**What this task involves**
In the material below, list every line carrying the string "bodies".

**Recorded data**
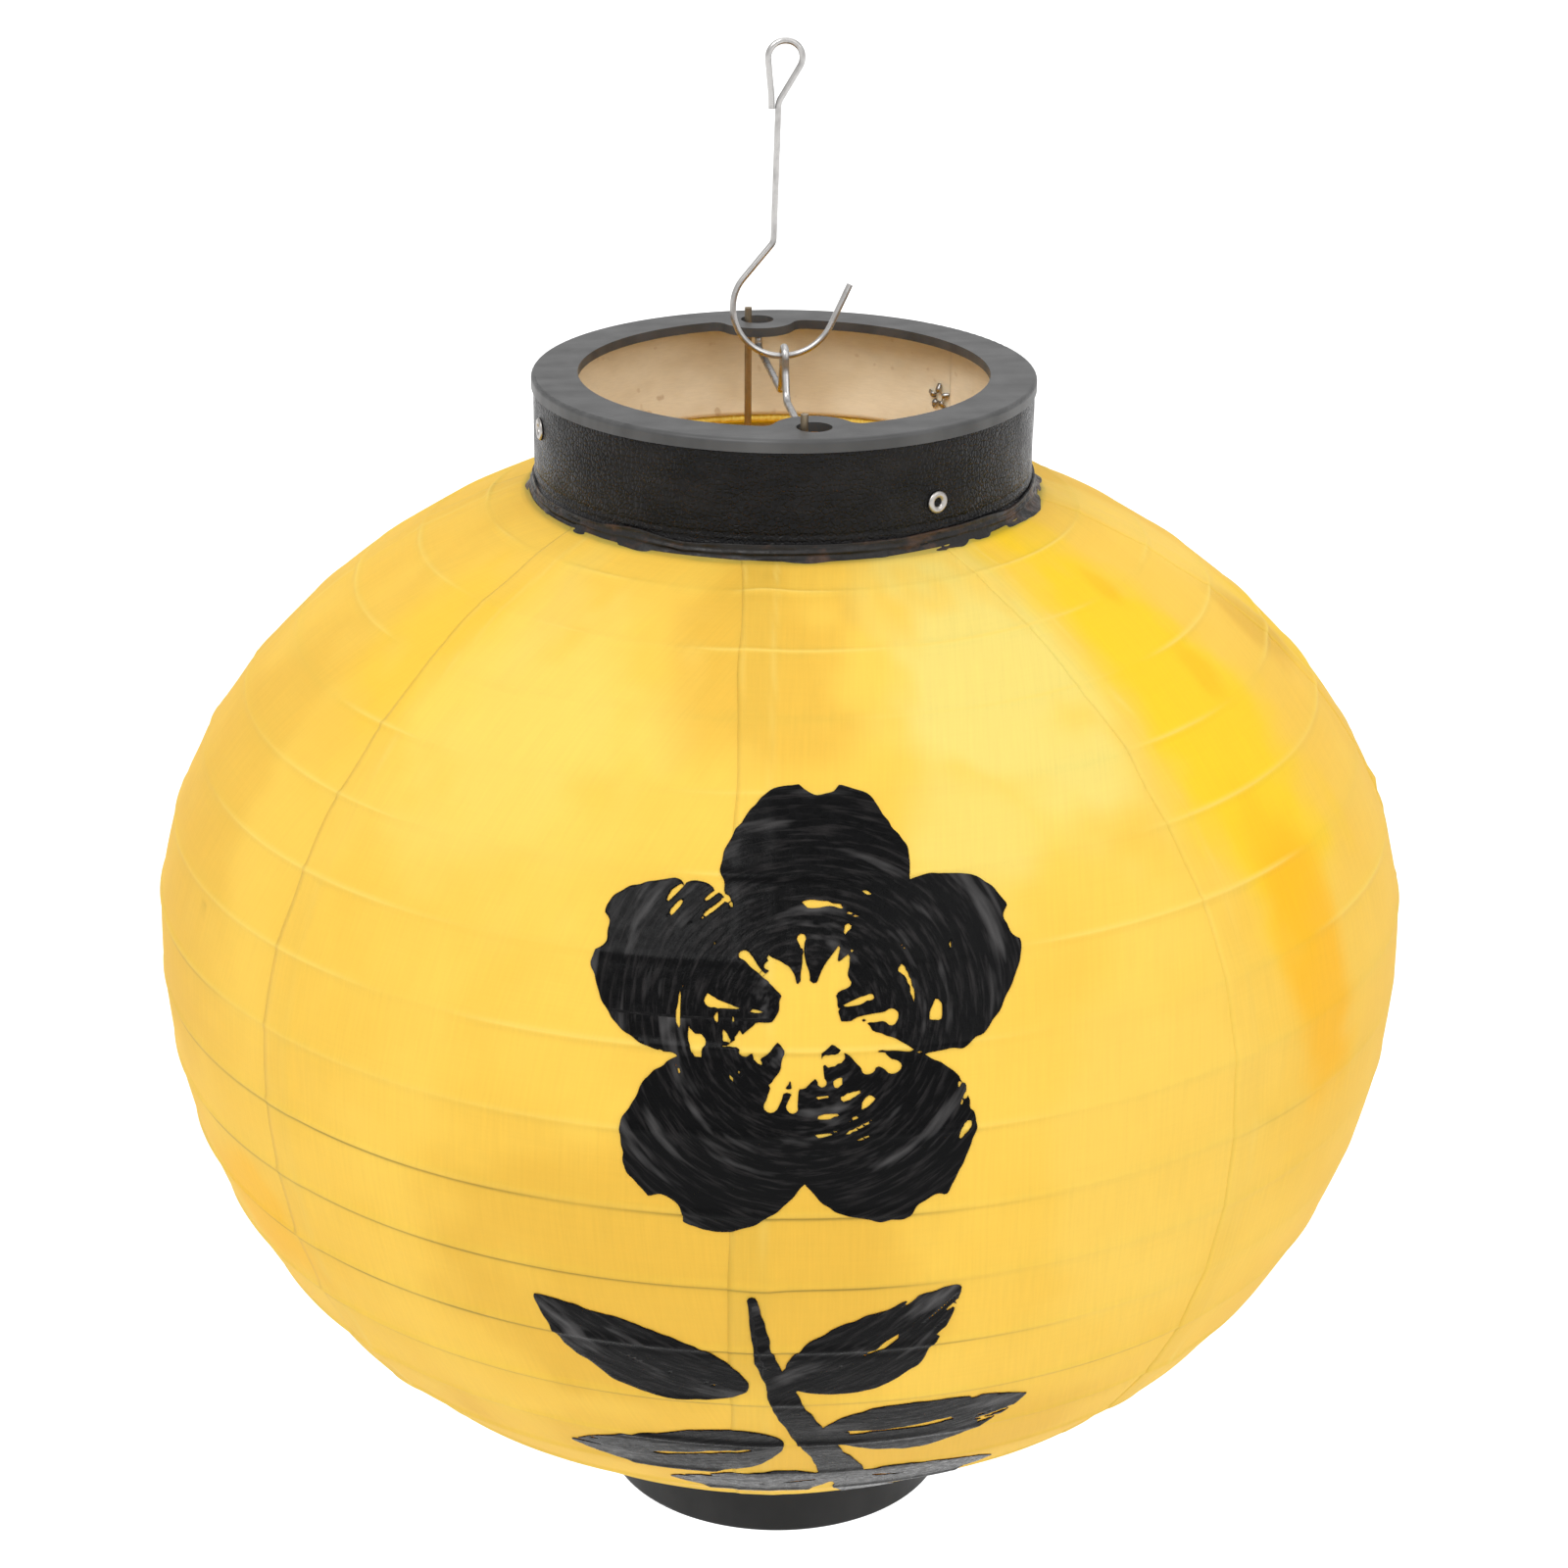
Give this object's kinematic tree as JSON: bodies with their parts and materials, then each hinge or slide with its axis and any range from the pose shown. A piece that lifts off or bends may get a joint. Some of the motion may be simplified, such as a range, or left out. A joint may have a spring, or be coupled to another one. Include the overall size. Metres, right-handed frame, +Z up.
{
  "type": "folding cloth lantern",
  "caption": "Round folding lantern of yellow cloth over thin hoops, with a dark collar and bottom ring, on a wire bail and hanging hook.",
  "frame": {"origin": "hang point: inside top of the hook's eye, where a nail bears", "axes": "+Z up along the lantern's axis; Y along the bail, from lug to lug; the hook's J lies in the XZ plane"},
  "size_m": [0.3, 0.3, 0.3643],
  "materials": {
    "wire": "bright drawn steel wire",
    "rim": "moulded, satin sheen",
    "band": "fine grained vinyl, soft sheen",
    "liner": "smooth tan card",
    "eyelet": "rolled steel",
    "glued_edge": "cloth edge set in dark glue",
    "cloth": "woven satin",
    "ink": "thick gloss paint",
    "hoop": "plain wire"
  },
  "bodies": {
    "hook": {"hanging_hook": "wire"},
    "bail": {"bail_wire": "wire"},
    "collar": {"top_rim": "rim", "top_band": "band", "top_liner": "liner", "top_eyelets": "eyelet", "top_binding": "glued_edge", "top_end_hoop": "hoop", "gore_1": "cloth", "gore_2": "cloth", "gore_3": "cloth", "gore_4": "cloth", "gore_5": "cloth", "gore_6": "cloth", "gore_7": "cloth", "gore_8": "cloth"},
    "base": {"bottom_rim": "rim", "bottom_band": "band", "bottom_liner": "liner", "bottom_binding": "glued_edge", "bottom_end_hoop": "hoop", "stay_front": "wire", "stay_rear": "wire"},
    "hoop_01_ring": {"hoop_01": "hoop"},
    "hoop_02_ring": {"hoop_02": "hoop"},
    "hoop_03_ring": {"hoop_03": "hoop"},
    "hoop_04_ring": {"hoop_04": "hoop"},
    "hoop_05_ring": {"hoop_05": "hoop"},
    "hoop_06_ring": {"hoop_06": "hoop"},
    "hoop_07_ring": {"hoop_07": "hoop"},
    "hoop_08_ring": {"hoop_08": "hoop"},
    "hoop_09_ring": {"hoop_09": "hoop"},
    "hoop_10_ring": {"hoop_10": "hoop"},
    "hoop_11_ring": {"hoop_11": "hoop"},
    "hoop_12_ring": {"hoop_12": "hoop"},
    "hoop_13_ring": {"hoop_13": "hoop"},
    "hoop_14_ring": {"hoop_14": "hoop"},
    "hoop_15_ring": {"hoop_15": "hoop"},
    "hoop_16_ring": {"hoop_16": "hoop"},
    "hoop_17_ring": {"hoop_17": "hoop"},
    "hoop_18_ring": {"hoop_18": "hoop"}
  },
  "joints": [
    {"name": "bail_swing", "type": "hinge", "parent": "hook", "child": "bail", "pos_m": [0, 0, -0.0716], "axis": [1, 0, 0], "range_deg": [-20, 20]},
    {"name": "collar_rock", "type": "hinge", "parent": "bail", "child": "collar", "pos_m": [0, 0, -0.07838], "axis": [0, 1, 0], "range_deg": [-12, 12]},
    {"name": "accordion_fold", "type": "slide", "parent": "collar", "child": "base", "axis": [0, 0, 1], "range_m": [0, 0.2], "deforming": ["gore_1", "gore_2", "gore_3", "gore_4", "gore_5", "gore_6", "gore_7", "gore_8"]},
    {"name": "hoop_01_rise", "type": "slide", "parent": "collar", "child": "hoop_01_ring", "axis": [0, 0, 1], "range_m": [0, 0.00354]},
    {"name": "hoop_02_rise", "type": "slide", "parent": "collar", "child": "hoop_02_ring", "axis": [0, 0, 1], "range_m": [0, 0.01032]},
    {"name": "hoop_03_rise", "type": "slide", "parent": "collar", "child": "hoop_03_ring", "axis": [0, 0, 1], "range_m": [0, 0.01854]},
    {"name": "hoop_04_rise", "type": "slide", "parent": "collar", "child": "hoop_04_ring", "axis": [0, 0, 1], "range_m": [0, 0.0282]},
    {"name": "hoop_05_rise", "type": "slide", "parent": "collar", "child": "hoop_05_ring", "axis": [0, 0, 1], "range_m": [0, 0.0393]},
    {"name": "hoop_06_rise", "type": "slide", "parent": "collar", "child": "hoop_06_ring", "axis": [0, 0, 1], "range_m": [0, 0.05174]},
    {"name": "hoop_07_rise", "type": "slide", "parent": "collar", "child": "hoop_07_ring", "axis": [0, 0, 1], "range_m": [0, 0.06556]},
    {"name": "hoop_08_rise", "type": "slide", "parent": "collar", "child": "hoop_08_ring", "axis": [0, 0, 1], "range_m": [0, 0.08038]},
    {"name": "hoop_09_rise", "type": "slide", "parent": "collar", "child": "hoop_09_ring", "axis": [0, 0, 1], "range_m": [0, 0.09562]},
    {"name": "hoop_10_rise", "type": "slide", "parent": "collar", "child": "hoop_10_ring", "axis": [0, 0, 1], "range_m": [0, 0.1108]},
    {"name": "hoop_11_rise", "type": "slide", "parent": "collar", "child": "hoop_11_ring", "axis": [0, 0, 1], "range_m": [0, 0.1257]},
    {"name": "hoop_12_rise", "type": "slide", "parent": "collar", "child": "hoop_12_ring", "axis": [0, 0, 1], "range_m": [0, 0.14002]},
    {"name": "hoop_13_rise", "type": "slide", "parent": "collar", "child": "hoop_13_ring", "axis": [0, 0, 1], "range_m": [0, 0.15332]},
    {"name": "hoop_14_rise", "type": "slide", "parent": "collar", "child": "hoop_14_ring", "axis": [0, 0, 1], "range_m": [0, 0.16544]},
    {"name": "hoop_15_rise", "type": "slide", "parent": "collar", "child": "hoop_15_ring", "axis": [0, 0, 1], "range_m": [0, 0.1761]},
    {"name": "hoop_16_rise", "type": "slide", "parent": "collar", "child": "hoop_16_ring", "axis": [0, 0, 1], "range_m": [0, 0.18508]},
    {"name": "hoop_17_rise", "type": "slide", "parent": "collar", "child": "hoop_17_ring", "axis": [0, 0, 1], "range_m": [0, 0.19236]},
    {"name": "hoop_18_rise", "type": "slide", "parent": "collar", "child": "hoop_18_ring", "axis": [0, 0, 1], "range_m": [0, 0.19788]}
  ],
  "couplings": [
    {"joint": "hoop_01_rise", "follows": "accordion_fold", "ratio": 0.0152},
    {"joint": "hoop_02_rise", "follows": "accordion_fold", "ratio": 0.0491},
    {"joint": "hoop_03_rise", "follows": "accordion_fold", "ratio": 0.0902},
    {"joint": "hoop_04_rise", "follows": "accordion_fold", "ratio": 0.1385},
    {"joint": "hoop_05_rise", "follows": "accordion_fold", "ratio": 0.194},
    {"joint": "hoop_06_rise", "follows": "accordion_fold", "ratio": 0.2562},
    {"joint": "hoop_07_rise", "follows": "accordion_fold", "ratio": 0.3253},
    {"joint": "hoop_08_rise", "follows": "accordion_fold", "ratio": 0.3994},
    {"joint": "hoop_09_rise", "follows": "accordion_fold", "ratio": 0.4756},
    {"joint": "hoop_10_rise", "follows": "accordion_fold", "ratio": 0.5515},
    {"joint": "hoop_11_rise", "follows": "accordion_fold", "ratio": 0.626},
    {"joint": "hoop_12_rise", "follows": "accordion_fold", "ratio": 0.6976},
    {"joint": "hoop_13_rise", "follows": "accordion_fold", "ratio": 0.7641},
    {"joint": "hoop_14_rise", "follows": "accordion_fold", "ratio": 0.8247},
    {"joint": "hoop_15_rise", "follows": "accordion_fold", "ratio": 0.878},
    {"joint": "hoop_16_rise", "follows": "accordion_fold", "ratio": 0.9229},
    {"joint": "hoop_17_rise", "follows": "accordion_fold", "ratio": 0.9593},
    {"joint": "hoop_18_rise", "follows": "accordion_fold", "ratio": 0.9869}
  ]
}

**Result below**
Give this object's kinematic tree as JSON: bodies with their parts and materials, then each hinge or slide with its axis and any range from the pose shown. A piece that lifts off or bends may get a joint. Some of the motion may be simplified, such as a range, or left out. A joint may have a spring, or be coupled to another one. Include the overall size. Metres, right-handed frame, +Z up.
  "bodies": {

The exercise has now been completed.